Buy Magazines you want to be featured in and look for Journalists contact details
Have you used any influencer marketing? Such as celebrity endorsement?
If there was celebrity we loved, we’d follow them and if they tweeted a picture of themselves at the gym i’d say “maybe you could wear our kit next time” and it just starts a dialogue!
We’d talk about general things as well, such as gym classes and we would recommend something just to build rapport.
We have an affiliate program as well called ‘Lexie Girls’, these are influential bloggers who test our products and we get great PR from them.
Start an affiliate program and find influential bloggers to use your product
“Britishness” is important to your brand. Can you explain why you chose that angle?
When the end consumer receives their goods, we have full responsibility for it. Which helps portray us as a more sustainable business.
Sourcing locally generally can help when you need something short notice as well. It also avoids the issue of wasting time to rectify mistakes made.
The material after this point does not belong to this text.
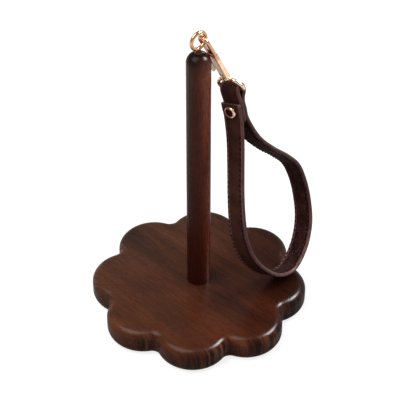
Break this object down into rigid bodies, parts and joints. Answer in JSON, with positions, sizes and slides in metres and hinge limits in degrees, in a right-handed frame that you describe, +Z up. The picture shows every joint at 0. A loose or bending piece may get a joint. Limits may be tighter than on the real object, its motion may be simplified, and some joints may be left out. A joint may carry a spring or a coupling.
{
  "type": "yarn ball holder",
  "caption": "Wooden yarn ball holder with a flower-shaped base, a round post, a screw eye in its domed top and a stitched leather wrist strap on a swivelling snap clasp.",
  "frame": {"origin": "centre of the base's flat underside, on the post's axis", "axes": "+Z up along the post, +X through the middle of the petal on the side that the strap hangs over, +Y completes a right-handed frame"},
  "size_m": [0.1285, 0.12, 0.1807],
  "materials": {
    "walnut": "oiled satin, dark red-brown grain",
    "rose_gold": "polished rose gold plating",
    "screw_steel": "plain steel",
    "outer_leather": "dark brown, fine grain, low sheen",
    "lining_leather": "brown, pebbled grain",
    "thread": "waxed dark thread"
  },
  "bodies": {
    "holder": {"base_plate": "walnut", "post": "walnut", "base_screw": "screw_steel", "screw_eye": "rose_gold"},
    "clasp": {"clasp_body": "rose_gold", "gate_pin": "rose_gold", "gate_spring": "screw_steel"},
    "gate": {"clasp_gate": "rose_gold"},
    "ring": {"swivel_ring": "rose_gold"},
    "strap": {"strap_outer": "outer_leather", "strap_lining": "lining_leather", "stitching_near": "thread", "stitching_far": "thread", "rivet_cap": "rose_gold", "rivet_post": "rose_gold"}
  },
  "joints": [
    {"name": "clasp_swing", "type": "hinge", "parent": "holder", "child": "clasp", "pos_m": [0, 0, 0.1751], "axis": [0, -1, 0], "range_deg": [0, 150]},
    {"name": "gate_pivot", "type": "hinge", "parent": "clasp", "child": "gate", "pos_m": [0.01179, -0.00211, 0.15477], "axis": [0.911, 0.0177, 0.4119], "range_deg": [0, 10], "stiffness_Nm_per_rad": 0.02, "springref_deg": -17.19},
    {"name": "ring_swivel", "type": "hinge", "parent": "clasp", "child": "ring", "pos_m": [0.01822, -0.00548, 0.14069], "axis": [0.4103, -0.1381, -0.9015], "continuous": true},
    {"name": "strap_swing", "type": "hinge", "parent": "ring", "child": "strap", "pos_m": [0.01822, -0.00548, 0.14069], "axis": [0.2454, -0.9353, 0.2549], "range_deg": [0, 75]}
  ]
}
Were they any other avenues of finance coming in the business when you started?
We started with investment from JamJar. And then when we decided to relocate the business and move our production from abroad to the UK once we got a Virgin startup loan.
We were actually the first business to get a Virgin startup loan.
Who do you follow on social media?
I follow quite a lot of bigger entrepreneurs, such as Michelle Mone. I also think it’s important to follow smaller start-ups who are on a similar journey to you.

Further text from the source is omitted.